When addressing wedding invitations to unmarried couples who live together, it is important to put both names on the same line. This is the correct etiquette, and it is also a way to avoid any potential awkwardness if the couple were to break up before the wedding.

If you are inviting an unmarried couple who live together, you should address them as a social unit. This means including both names on the invitation, even if you are much closer to one half of the couple than the other. It is considered rude to address the invitation to just one person and add "and guest", so make sure to include both names.

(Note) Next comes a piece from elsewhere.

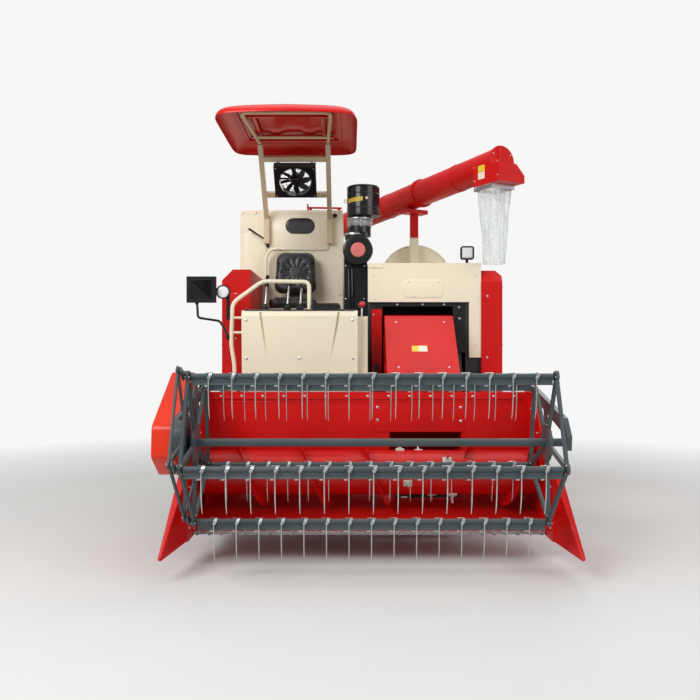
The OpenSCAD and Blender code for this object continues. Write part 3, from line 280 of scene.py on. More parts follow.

The outer envelope should be formal. You can use titles and full names, or just full names. For example:

> Mr. Stanley Kim and Ms. Amanda Rhee

> Mr. Aaron Triguiero and Mr. Gabriel Reyes

> Ms. Susan Bunch and Ms. Carol Willik-Bunch

> Mr. Mitchell Pritchett and Mr. Cameron Tucker

If the names are too long to fit on one line, you can list them separately:

> Mr. Ross Geller

> Ms. Rachel Green

The inner envelope is more informal, so you can use first names only if you wish:

> Stanley and Amanda

> Mr. Triguiero and Mr. Reyes

> Susan and Carol

> Mitchell and Cameron

If you are equally close to both people in the couple, list the names in alphabetical order.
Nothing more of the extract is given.